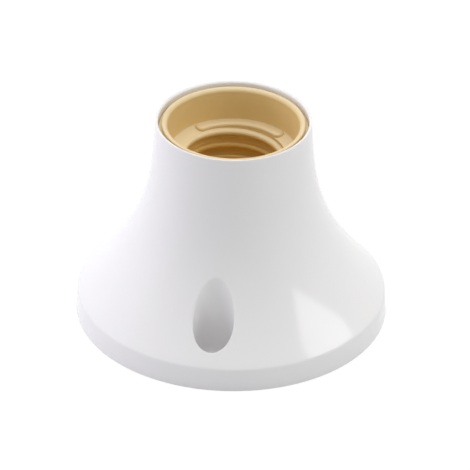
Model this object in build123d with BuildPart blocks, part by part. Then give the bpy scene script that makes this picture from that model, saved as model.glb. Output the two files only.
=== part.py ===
from build123d import *
import os
from math import cos, radians, sin, tan

os.makedirs("parts", exist_ok=True)

# Surface-mounting lamp holder for a 27 mm Edison screw cap. Sizes are millimetres.
# The base stands on z = 0, the lamp's axis is +Z and the two fixing screws lie on the Y axis.

# Shell: a glossy white bell, open underneath
base_radius = 40.0
rim_height = 6.1
rim_draft = 0.4
mouth_radius = 19.85
total_height = 55.6
shell_wall = 2.2
skirt_pull_in = 18.3
skirt_pull_up = 20.3
neck_pull_out = 1.2
neck_pull_down = 18.2
rim_edge_chamfer = 0.3
level_tolerance = 0.01
lip_edge_chamfer = 0.25
lip_bore_radius = 19.07
lip_recess_depth = 5.0
guide_clearance = 0.15
guide_length = 8.0

# Pockets for the two fixing screws
fixing_radius = 31.8
pocket_radius = 5.0
pocket_wall = 1.8
pocket_floor = 2.5
fixing_hole_radius = 2.25

# Liner: heat-resistant cream moulding with the screw thread
liner_drop = 0.76
collar_radius = 18.2
collar_mouth_radius = 16.95
collar_foot_radius = 16.3
collar_depth = 8.14
collar_floor = 2.8
collar_inner_chamfer = 0.4
collar_outer_chamfer = 0.25
ledge_fall = 1.0
pad_mid_radius = 15.75
pad_width = 2.0
pad_height = 0.6
pad_half_angle = 49.0

# Edison screw thread, 7 turns to the inch, right-handed and rounded
thread_pitch = 25.4 / 7
thread_crest_radius = 12.2
thread_root_radius = 13.35
thread_round = 1.0
crest_flats = 4
flank_angle = 55.0
thread_length = 16.5
thread_phase = 165.0
root_bury = 0.5
seam_angle = 160.0
sleeve_wall = 1.85
smooth_bore_radius = 12.0
smooth_bore_length = 5.7

# Flange of the liner, contact base under it and the two screws that hold both
flange_radius = 16.5
flange_thickness = 2.5
ear_radius = 3.0
core_screw_pitch_radius = 19.5
core_screw_radius = 1.5
core_screw_length = 10.0
core_head_radius = 2.8
core_head_height = 2.0
core_hole_clearance = 0.2
core_boss_height = 12.0
core_pilot_depth = 7.0
thread_clearance = 0.05
core_head_chamfer = 0.9
core_tip_chamfer = 1.5
core_tip_run = 1.2
recess_width = 0.9
recess_depth = 1.0
recess_share = 0.75

# Contact base
base_ear_thickness = 3.0
well_radius = 13.6
well_depth = 3.5
well_floor = 2.5
terminal_block_width = 12.0
terminal_block_end = 22.5
barrier_height = 4.0
barrier_wall = 1.2
divider_length = 20.0

# Contacts, folded from phosphor-bronze strip
leaf_thickness = 0.5
leaf_width = 6.0
leaf_bend_radius = 0.8
foot_end = 10.6
rivet_offset = 7.5
centre_rise = 2.0
centre_pad_half = 2.8
centre_ramp = 2.2
stud_radius = 2.6
stud_height = 0.9
stud_dome = 0.4
stud_neck_radius = 1.2
stud_neck_clearance = 0.05
stud_peen_radius = 1.9
stud_peen_height = 0.5
side_leg_inner = 12.45
side_leg_height = 12.8
side_tip_height = 1.4
side_tip_lean = 0.45
slot_clearance = 0.3
slot_back_clearance = 0.85
slot_mouth = 1.5
slot_headroom = 1.0

# Terminals: brass plate, clamping washer, spring washer and screw
plate_thickness = 1.2
plate_width = 8.0
plate_inner_end = 4.4
plate_margin = 0.5
terminal_screw_offset = 18.0
terminal_screw_radius = 1.75
terminal_screw_length = 6.6
terminal_head_radius = 3.2
terminal_head_height = 2.2
terminal_tip_room = 1.2
terminal_head_chamfer = 0.45
terminal_tip_chamfer = 0.5
clamp_side = 7.6
clamp_thickness = 1.0
clamp_corner = 0.8
clamp_hole_clearance = 0.2
spring_radius = 3.0
spring_thickness = 0.9
spring_gap = 0.6
rivet_radius = 1.5
rivet_head_radius = 2.2
rivet_head_height = 0.6
rivet_bore_radius = 0.9
rivet_edge_chamfer = 0.3
rivet_clearance = 0.05

# Heights that follow from those sizes
rim_top_radius = base_radius - rim_draft
collar_top = total_height - liner_drop
collar_foot = collar_top - collar_depth
ledge_edge = collar_foot - ledge_fall
collar_bottom = ledge_edge - collar_floor + ledge_fall
thread_bottom = ledge_edge - thread_length
liner_bottom = thread_bottom - smooth_bore_length
flange_top = liner_bottom + flange_thickness
sleeve_radius = thread_root_radius + sleeve_wall
well_bottom = liner_bottom - well_depth
base_underside = well_bottom - well_floor
base_ear_bottom = liner_bottom - base_ear_thickness
guide_radius = collar_radius + guide_clearance
plate_underside = base_underside - plate_thickness
clamp_underside = plate_underside - clamp_thickness
terminal_seat = clamp_underside - spring_thickness
barrier_bottom = base_underside - barrier_height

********

■ **Exercise requirements**
Please reproduce each line exactly as written.

■ **Complete answer**
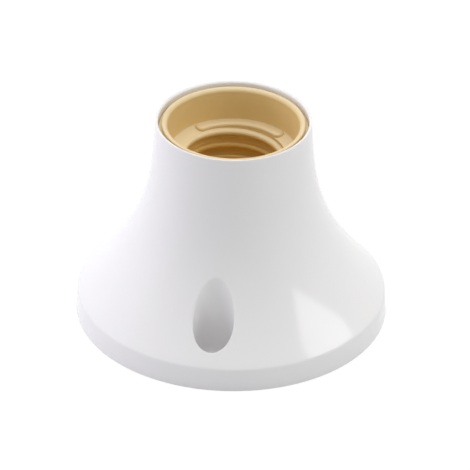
Model this object in build123d with BuildPart blocks, part by part. Then give the bpy scene script that makes this picture from that model, saved as model.glb. Output the two files only.
=== part.py ===
from build123d import *
import os
from math import cos, radians, sin, tan

os.makedirs("parts", exist_ok=True)

# Surface-mounting lamp holder for a 27 mm Edison screw cap. Sizes are millimetres.
# The base stands on z = 0, the lamp's axis is +Z and the two fixing screws lie on the Y axis.

# Shell: a glossy white bell, open underneath
base_radius = 40.0
rim_height = 6.1
rim_draft = 0.4
mouth_radius = 19.85
total_height = 55.6
shell_wall = 2.2
skirt_pull_in = 18.3
skirt_pull_up = 20.3
neck_pull_out = 1.2
neck_pull_down = 18.2
rim_edge_chamfer = 0.3
level_tolerance = 0.01
lip_edge_chamfer = 0.25
lip_bore_radius = 19.07
lip_recess_depth = 5.0
guide_clearance = 0.15
guide_length = 8.0

# Pockets for the two fixing screws
fixing_radius = 31.8
pocket_radius = 5.0
pocket_wall = 1.8
pocket_floor = 2.5
fixing_hole_radius = 2.25

# Liner: heat-resistant cream moulding with the screw thread
liner_drop = 0.76
collar_radius = 18.2
collar_mouth_radius = 16.95
collar_foot_radius = 16.3
collar_depth = 8.14
collar_floor = 2.8
collar_inner_chamfer = 0.4
collar_outer_chamfer = 0.25
ledge_fall = 1.0
pad_mid_radius = 15.75
pad_width = 2.0
pad_height = 0.6
pad_half_angle = 49.0

# Edison screw thread, 7 turns to the inch, right-handed and rounded
thread_pitch = 25.4 / 7
thread_crest_radius = 12.2
thread_root_radius = 13.35
thread_round = 1.0
crest_flats = 4
flank_angle = 55.0
thread_length = 16.5
thread_phase = 165.0
root_bury = 0.5
seam_angle = 160.0
sleeve_wall = 1.85
smooth_bore_radius = 12.0
smooth_bore_length = 5.7

# Flange of the liner, contact base under it and the two screws that hold both
flange_radius = 16.5
flange_thickness = 2.5
ear_radius = 3.0
core_screw_pitch_radius = 19.5
core_screw_radius = 1.5
core_screw_length = 10.0
core_head_radius = 2.8
core_head_height = 2.0
core_hole_clearance = 0.2
core_boss_height = 12.0
core_pilot_depth = 7.0
thread_clearance = 0.05
core_head_chamfer = 0.9
core_tip_chamfer = 1.5
core_tip_run = 1.2
recess_width = 0.9
recess_depth = 1.0
recess_share = 0.75

# Contact base
base_ear_thickness = 3.0
well_radius = 13.6
well_depth = 3.5
well_floor = 2.5
terminal_block_width = 12.0
terminal_block_end = 22.5
barrier_height = 4.0
barrier_wall = 1.2
divider_length = 20.0

# Contacts, folded from phosphor-bronze strip
leaf_thickness = 0.5
leaf_width = 6.0
leaf_bend_radius = 0.8
foot_end = 10.6
rivet_offset = 7.5
centre_rise = 2.0
centre_pad_half = 2.8
centre_ramp = 2.2
stud_radius = 2.6
stud_height = 0.9
stud_dome = 0.4
stud_neck_radius = 1.2
stud_neck_clearance = 0.05
stud_peen_radius = 1.9
stud_peen_height = 0.5
side_leg_inner = 12.45
side_leg_height = 12.8
side_tip_height = 1.4
side_tip_lean = 0.45
slot_clearance = 0.3
slot_back_clearance = 0.85
slot_mouth = 1.5
slot_headroom = 1.0

# Terminals: brass plate, clamping washer, spring washer and screw
plate_thickness = 1.2
plate_width = 8.0
plate_inner_end = 4.4
plate_margin = 0.5
terminal_screw_offset = 18.0
terminal_screw_radius = 1.75
terminal_screw_length = 6.6
terminal_head_radius = 3.2
terminal_head_height = 2.2
terminal_tip_room = 1.2
terminal_head_chamfer = 0.45
terminal_tip_chamfer = 0.5
clamp_side = 7.6
clamp_thickness = 1.0
clamp_corner = 0.8
clamp_hole_clearance = 0.2
spring_radius = 3.0
spring_thickness = 0.9
spring_gap = 0.6
rivet_radius = 1.5
rivet_head_radius = 2.2
rivet_head_height = 0.6
rivet_bore_radius = 0.9
rivet_edge_chamfer = 0.3
rivet_clearance = 0.05

# Heights that follow from those sizes
rim_top_radius = base_radius - rim_draft
collar_top = total_height - liner_drop
collar_foot = collar_top - collar_depth
ledge_edge = collar_foot - ledge_fall
collar_bottom = ledge_edge - collar_floor + ledge_fall
thread_bottom = ledge_edge - thread_length
liner_bottom = thread_bottom - smooth_bore_length
flange_top = liner_bottom + flange_thickness
sleeve_radius = thread_root_radius + sleeve_wall
well_bottom = liner_bottom - well_depth
base_underside = well_bottom - well_floor
base_ear_bottom = liner_bottom - base_ear_thickness
guide_radius = collar_radius + guide_clearance
plate_underside = base_underside - plate_thickness
clamp_underside = plate_underside - clamp_thickness
terminal_seat = clamp_underside - spring_thickness
barrier_bottom = base_underside - barrier_height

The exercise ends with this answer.